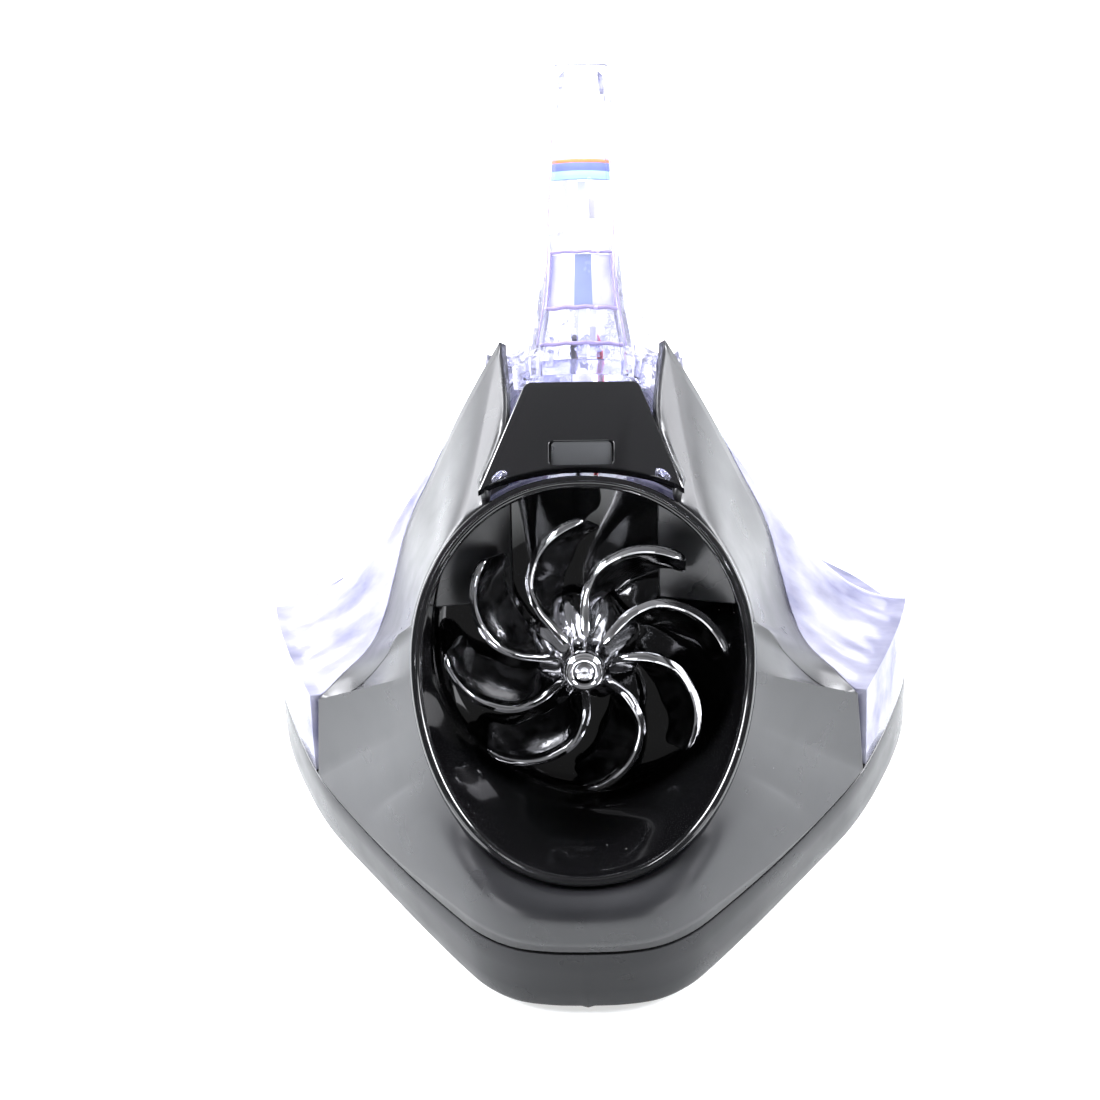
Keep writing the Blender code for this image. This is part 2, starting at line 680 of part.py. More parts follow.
def blade_rows(along=9, deep=3):
    """One blade whose tip points straight up: rows from the front edge to the rear edge."""
    radii = [2.6, 5.0, 8.4, 10.6, 13.0, 15.2, 17.2, 18.9, ROTOR_RADIUS]
    rows = []
    for d in range(deep + 1):
        depth = d / deep
        row = []
        for r in radii:
            reach = (r - radii[0]) / (ROTOR_RADIUS - radii[0])
            turn = math.radians(value_at(SWEEP_KEYS, r) - 45)
            radius = max(r - 2.5 * reach * depth, 2.6)
            lean = value_at(SCOOP_KEYS, r) * depth
            front = value_at([(2.6, 3.4), (5.0, 1.2), (8.4, 0.1), (ROTOR_RADIUS, 0)], r)
            row.append(((axial(radius, turn + lean / radius, front - (BLADE_CHORD + front) * depth)
                         - point(0, 0, 0)) / MM))
        rows.append(row)
    return rows


def spin(p, turn):
    """Turns a millimetre point about the rotor axis, clockwise from in front."""
    ahead = Vector((0, -math.cos(ROTOR_TILT), math.sin(ROTOR_TILT)))
    return ROTOR_CENTRE + Matrix.Rotation(-turn, 3, ahead) @ (p - ROTOR_CENTRE)


def build_rotor():
    profile = [(1.6, 7.6), (2.5, 7.6), (2.9, 6.8), (3.1, 4.2), (4.1, 2.0), (6.4, -1.4), (7.8, -4.2), (8.0, -6.4),
               (SHAFT_RADIUS + 0.06, -6.4), (SHAFT_RADIUS + 0.06, 2.2), (1.6, 2.2)]
    rotor = bake(turned("turbine_rotor", profile, rotor_matrix()))
    for number in range(BLADES):
        rows = [[spin(p, 2 * math.pi * number / BLADES) for p in row] for row in blade_rows()]
        blade = skin("blade", rows, BLADE_THICK)
        blade.modifiers["wall"].offset = 0
        combine(rotor, bake(blade), 'UNION')
    keep(rotor, "chrome")


def build_shaft_and_screw():
    shaft = cylinder("generator_shaft", SHAFT_RADIUS, 33.2, rotor_matrix(-31.4))
    keep(shaft, "steel")
    screw = turned("rotor_screw", [(0, 7.1), (0.5, 6.5), (0.9, 7.2), (1.3, 7.0), (1.3, 5.6), (1.25, 2.6), (0, 2.6)],
                   rotor_matrix(), 16)
    keep(screw, "chrome")


# ---------------------------------------------------------------- generator

def build_can():
    length = CAN_FRONT - CAN_BACK
    inner = CAN_RADIUS - CAN_WALL
    profile = [(CAN_RADIUS, length), (CAN_RADIUS, 0), (inner, 0), (inner, length - CAN_WALL),
               (2.7, length - CAN_WALL), (2.7, length)]
    keep(turned("generator_can", profile, rotor_matrix(CAN_BACK)), "steel")
    bell = turned("generator_end_bell", [
        (CAN_RADIUS, 0.0), (CAN_RADIUS, -1.4), (8.0, -2.6), (2.7, -2.6), (2.7, 0.0)],
        rotor_matrix(CAN_BACK - GAP))
    keep(bell, "white_nylon")


def build_bushes():
    places = {"front_bush": CAN_FRONT - 2.2, "rear_bush": CAN_BACK - 2.6}
    for name, along in places.items():
        keep(ring(name, 2.4, SHAFT_RADIUS + 0.07, 2.4, rotor_matrix(along)), "brass")


def build_magnets():
    for name, middle in (("magnet_upper", 0.0), ("magnet_lower", math.pi)):
        outline = []
        for radius, order in ((MAGNET_OUTER, 1), (MAGNET_INNER, -1)):
            for i in range(-6, 7):
                angle = middle + order * i * math.radians(10.5)
                outline.append((radius * math.cos(angle), radius * math.sin(angle)))
        magnet = plate(name, outline, 14, rotor_matrix((CORE_FRONT + CORE_BACK) / 2))
        keep(magnet, "ferrite")


def pole_outline():
    """Three-pole armature lamination with a hub, necks and curved shoes."""
    outline = []
    for pole in range(POLES):
        middle = 2 * math.pi * pole / POLES
        neck = [(2.35, -0.52), (5.0, -0.23)]
        shoe = [(6.5, math.radians(a)) for a in (-46, -23, 0, 23, 46)]
        for radius, angle in neck + [(5.3, math.radians(-46))] + shoe + [(5.3, math.radians(46)), (5.0, 0.23), (2.35, 0.52)]:
            outline.append((radius * math.cos(middle + angle), radius * math.sin(middle + angle)))
    return outline


def build_armature():
    middle = (CORE_FRONT + CORE_BACK) / 2
    depth = CORE_FRONT - CORE_BACK
    core = plate("armature_core", pole_outline(), depth, rotor_matrix(middle))
    bore = cylinder("bore", SHAFT_RADIUS + GAP, depth + 2, rotor_matrix(CORE_BACK - 1), 16)
    keep(combine(core, bore, 'DIFFERENCE'), "steel")
    reach, half = depth / 2 + COIL_RADIUS + GAP, 2.1
    for pole in range(POLES):
        turn = rotor_matrix(middle) @ Matrix.Rotation(2 * math.pi * pole / POLES, 4, 'Z')
        loop = [(-half, -reach + 1), (-half + 1, -reach), (half - 1, -reach), (half, -reach + 1),
                (half, reach - 1), (half - 1, reach), (-half + 1, reach), (-half, reach - 1)]
        spots = [turn @ (Vector((3.15, across, along)) * MM) for across, along in loop]
        keys = [(p / MM) + Vector((0, LENGTH / 2, 0)) for p in spots]
        keep(wire("armature_coil_%d" % (pole + 1), keys, COIL_RADIUS, cyclic=True), "copper")
    commutator = ring("commutator", 2.6, SHAFT_RADIUS + GAP, 3.4, rotor_matrix(CORE_BACK - 5.6))
    keep(commutator, "copper")


def build_brushes():
    for name, side in (("brush_left", -1), ("brush_right", 1)):
        place = rotor_matrix(CORE_BACK - 4.0) @ Matrix.Translation(Vector((0, side * 3.35, 0)) * MM)
        brush = block(name, (2.0, 0.9, 1.8), (0, 0, 0))
        brush.matrix_world = place
        keep(soften(brush, 0.15), "ferrite")
    for name, side in (("terminal_left", -1), ("terminal_right", 1)):
        place = rotor_matrix(CAN_BACK - 4.6) @ Matrix.Translation(Vector((side * 6.2, 0, 0)) * MM)
        terminal = block(name, (0.6, 2.6, 2.6), (0, 0, 0))
        terminal.matrix_world = place
        keep(soften(terminal, 0.12), "brass")


def build_cradle():
    """Saddle that holds the generator, standing on the tray floor."""
    foot_y, foot_z = 55.0, FLOOR_TOP + GAP
    cradle = block("generator_cradle", (30, 9, 15), (0, foot_y, foot_z + 7.5))
    seat = cylinder("seat", CAN_RADIUS + GAP, 40, rotor_matrix(-40), 32)
    combine(cradle, seat, 'DIFFERENCE')
    for side in (-1, 1):
        ear = block("ear", (8, 9, 2.5), (side * 18, foot_y, foot_z + 1.25))
        combine(cradle, ear, 'UNION')
        hole = cylinder("hole", SCREW_RADIUS + GAP, 8, upright(side * 18.5, foot_y, foot_z - 2), 16)
        combine(cradle, hole, 'DIFFERENCE')
    keep(cradle, "component_black")
    for name, side in (("cradle_screw_left", -1), ("cradle_screw_right", 1)):
        base = foot_z + 0.3
        screw = turned(name, [(0, base + 4.3), (HEAD_RADIUS - 0.5, base + 4.1), (HEAD_RADIUS, base + 3.6),
                              (HEAD_RADIUS, base + 2.5), (SCREW_RADIUS, base + 2.5), (SCREW_RADIUS, base), (0, base)],
                       upright(side * 18.5, foot_y, 0), 16)
        keep(screw, "zinc")


# ---------------------------------------------------------------- electronics

def build_main_board():
    board = block("main_board", (30, 34, BOARD_THICK), (0, 87, BOARD_Z + BOARD_THICK / 2))
    for x, y in [(-BOARD_X, BOARD_FRONT), (BOARD_X, BOARD_REAR)]:
        combine(board, cylinder("hole", 1.3, 6, upright(x, y, BOARD_Z - 2), 12), 'DIFFERENCE')
        screw = turned("board_screw_%s" % ("front" if y < 90 else "rear"), [
            (0, BOARD_Z + 3.4), (1.8, BOARD_Z + 3.2), (2.0, BOARD_Z + 2.8), (2.0, BOARD_Z + BOARD_THICK + 0.2),
            (0.9, BOARD_Z + BOARD_THICK + 0.2), (0.9, BOARD_Z - 2.6), (0, BOARD_Z - 2.6)], upright(x, y, 0), 12)
        keep(screw, "zinc")
    keep(board, "green_board")
    top = BOARD_Z + BOARD_THICK + GAP
    can = turned("storage_capacitor", [(0, 16), (4.6, 16), (5.0, 15.6), (5.0, 1.8), (4.7, 1.3), (5.0, 0.8), (5.0, 0),
                                       (0, 0)], upright(-8, 94, top), 16)
    keep(can, "sleeve_blue")
    keep(soften(block("rectifier", (7, 6, 2.6), (8, 82, top + 1.3)), 0.3), "component_black")
    keep(soften(block("controller_chip", (5, 8, 1.6), (8, 92.5, top + 0.8)), 0.2), "component_black")


def build_fin_lights():
    """Upright board inside the fin, with its lamps along the leading edge."""
    flank = Matrix.Rotation(math.radians(90), 4, 'Y')
    outline = [(-64.6, 66.0), (-66.4, 66.0), (-84.5, 82.5), (-84.5, 90.5), (-70.0, 90.5), (-55, 78)]
    board = plate("fin_led_board", outline, LED_BOARD_THICK,
                  Matrix.Translation(point(0, 0, 0)) @ flank)
    keep(board, "white_board")
    spots = [(66.5, 70.0), (73.5, 76.5), (80.5, 82.4)]
    for number, (y, z) in enumerate(spots, 1):
        lamp = block("fin_led_%d" % number, (1.0, 2.8, 3.5), (LED_BOARD_THICK / 2 + 0.8, y + 4, z - 3))
        keep(soften(lamp, 0.2), "led_clear")
    nose = turned("fin_front_led", [(0, 2.6), (0.9, 2.3), (1.4, 1.4), (1.5, 0), (0, 0)],
                  Matrix.Translation(point(0, 61.5, 64.2)))
    keep(nose, "led_clear")


def build_side_lights():
    for side, name in ((-1, "left"), (1, "right")):
        board = block("side_led_board_" + name, (10, 14, LED_BOARD_THICK), (side * 34, 64, 13.4))
        keep(board, "white_board")
        lamp = block("side_led_" + name, (3.5, 3.5, 1.6), (side * 34, 64, 15.1))
        keep(soften(lamp, 0.3), "led_clear")


def build_wires():
    end = (axial(6.2, math.radians(90), CAN_BACK - 7.0) / MM) + Vector((0, LENGTH / 2, 0))
    board_top = BOARD_Z + BOARD_THICK + 1.0
    for name, side, kind in (("generator_lead_red", 1, "wire_red"), ("generator_lead_black", -1, "wire_black")):
        start = (side * end.x, end.y, end.z)
        keep(wire(name, [start, (side * 7.5, end.y + 3, 17), (side * 8.5, 75.6, 13.0), (side * 7.0, 76.5, board_top)]),
             kind)
    for name, side, kind in (("fin_lead_red", 1, "wire_red"), ("fin_lead_black", -1, "wire_black")):
        keep(wire(name, [(side * 1.9, 90.0, board_top), (side * 1.9, 89.0, 22), (side * 1.9, 86.0, 40),
                         (side * 1.9, 80.0, 56), (side * 1.5, 79.0, 60)], 0.5, 16), kind)
    for name, side in (("side_lead_left", -1), ("side_lead_right", 1)):
        keep(wire(name, [(side * 13.6, 88.0, board_top), (side * 17, 84, 13), (side * 25.0, 75, 15.0),
                         (side * 31.5, 69, 14.9)], 0.5), "wire_black")


def clear_scene():
    for obj in list(bpy.data.objects):
        bpy.data.objects.remove(obj)
    bpy.context.scene.collection.children.link(COLLECTION)


def finish_shading():
    for obj in COLLECTION.objects:
        obj.data.shade_smooth()
        obj.data.set_sharp_from_angle(angle=math.radians(35))


def main():
    clear_scene()
    build_tray()
    build_tape()
    build_tray_screws()
    build_cowl()
    build_duct()
    build_fascia()
    build_wings()
    build_fin()
    build_rotor()
    build_shaft_and_screw()
    build_can()
    build_bushes()
    build_magnets()
    build_armature()
    build_brushes()
    build_cradle()
    build_main_board()
    build_fin_lights()
    build_side_lights()
    build_wires()
    finish_shading()


main()
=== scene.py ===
"""Looks of the wind-driven roof-fin lamp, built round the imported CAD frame.

Shapes are worked out in millimetres: x across, y back from the nose, z up from the mounting surface.
"""
import math
import random

import bmesh
import bpy
from mathutils import Matrix, Vector, noise


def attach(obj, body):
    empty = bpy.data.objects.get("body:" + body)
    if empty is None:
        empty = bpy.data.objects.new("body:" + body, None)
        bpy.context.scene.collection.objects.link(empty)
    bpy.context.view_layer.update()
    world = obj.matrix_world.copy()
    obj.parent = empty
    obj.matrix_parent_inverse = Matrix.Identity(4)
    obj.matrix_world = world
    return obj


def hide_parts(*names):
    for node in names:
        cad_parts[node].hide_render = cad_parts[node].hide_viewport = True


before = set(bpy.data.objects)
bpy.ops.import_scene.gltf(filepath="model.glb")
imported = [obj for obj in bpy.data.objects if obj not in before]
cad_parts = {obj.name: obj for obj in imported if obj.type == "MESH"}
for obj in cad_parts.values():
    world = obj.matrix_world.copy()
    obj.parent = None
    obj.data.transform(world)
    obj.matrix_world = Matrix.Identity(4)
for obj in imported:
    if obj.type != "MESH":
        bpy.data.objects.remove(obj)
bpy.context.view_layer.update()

MM = 0.001
GAP = 0.3
LENGTH = 128.0
PARTING_Z = 12.0

# -------- shape keys, the same as the CAD's

NOSE_OUTLINE = [(0, 0), (5, 0.2), (10, 1.2), (14.4, 3.8), (18.4, 8.0), (26.3, 18.0), (33.6, 28.6)]
SIDE_OUTLINE = [(39.2, 38.2), (43.4, 49.5), (45.7, 58.5), (46, 65), (44.4, 73), (39.6, 79.6), (34, 84.6),
                (29, 90), (25.4, 97), (22.8, 105), (20.2, 113), (16.6, 120.4), (11.6, 125.6), (6, LENGTH)]
CREST_KEYS = [(38, 46), (49, 57), (60, 75), (67, 76.5), (75, 72.5), (90, 62), (105, 46), (118, 29),
              (LENGTH, 17)]
SHOULDER_KEYS = [(38, 26), (58, 26), (61, 25.4), (65, 22), (73, 15.6), (78, 14.5), (LENGTH, 14.3)]
WAIST_KEYS = [(60, 1.1), (75, 1.35), (88, 1.0), (LENGTH, 1.0)]
FIN_TOP_KEYS = [(58.6, 67.9), (66, 75.6), (76, 84.0), (86, 91.2), (93, 95.6), (95, 96), (96.6, 94.6),
                (97.6, 88), (99, 76), (103, 61), (110, 46), (119, 32), (LENGTH, 18.5)]
SEAM_KEYS = [(58, 10), (66, 12), (78, 12), (90, 10.5), (110, 7.5), (LENGTH, 3.5)]
FIN_HALF_KEYS = [(58, 7.6), (62, 7.0), (66, 6.1), (71, 5.5), (77, 5.3), (86, 4.8), (95, 4.0), (110, 3.4),
                 (LENGTH, 2.4)]
FIN_WINDOW = (66.4, 72.2)

TAIL_INSET = 1.3
COWL_WALL, DUCT_WALL, WING_WALL, FIN_WALL = 1.2, 0.9, 1.6, 1.7

RIM_LEAN = math.radians(43)
RIM_BASE = (4.2, 20.0)
RIM_HALF_WIDTH = 24.4
RIM_BELOW = 32.0
RIM_ABOVE = 25.8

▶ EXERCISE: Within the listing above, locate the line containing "build_fascia()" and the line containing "PARTING_Z = 12.0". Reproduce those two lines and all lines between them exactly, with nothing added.

▶ FINAL RESULT:
    build_fascia()
    build_wings()
    build_fin()
    build_rotor()
    build_shaft_and_screw()
    build_can()
    build_bushes()
    build_magnets()
    build_armature()
    build_brushes()
    build_cradle()
    build_main_board()
    build_fin_lights()
    build_side_lights()
    build_wires()
    finish_shading()


main()
=== scene.py ===
"""Looks of the wind-driven roof-fin lamp, built round the imported CAD frame.

Shapes are worked out in millimetres: x across, y back from the nose, z up from the mounting surface.
"""
import math
import random

import bmesh
import bpy
from mathutils import Matrix, Vector, noise


def attach(obj, body):
    empty = bpy.data.objects.get("body:" + body)
    if empty is None:
        empty = bpy.data.objects.new("body:" + body, None)
        bpy.context.scene.collection.objects.link(empty)
    bpy.context.view_layer.update()
    world = obj.matrix_world.copy()
    obj.parent = empty
    obj.matrix_parent_inverse = Matrix.Identity(4)
    obj.matrix_world = world
    return obj


def hide_parts(*names):
    for node in names:
        cad_parts[node].hide_render = cad_parts[node].hide_viewport = True


before = set(bpy.data.objects)
bpy.ops.import_scene.gltf(filepath="model.glb")
imported = [obj for obj in bpy.data.objects if obj not in before]
cad_parts = {obj.name: obj for obj in imported if obj.type == "MESH"}
for obj in cad_parts.values():
    world = obj.matrix_world.copy()
    obj.parent = None
    obj.data.transform(world)
    obj.matrix_world = Matrix.Identity(4)
for obj in imported:
    if obj.type != "MESH":
        bpy.data.objects.remove(obj)
bpy.context.view_layer.update()

MM = 0.001
GAP = 0.3
LENGTH = 128.0
PARTING_Z = 12.0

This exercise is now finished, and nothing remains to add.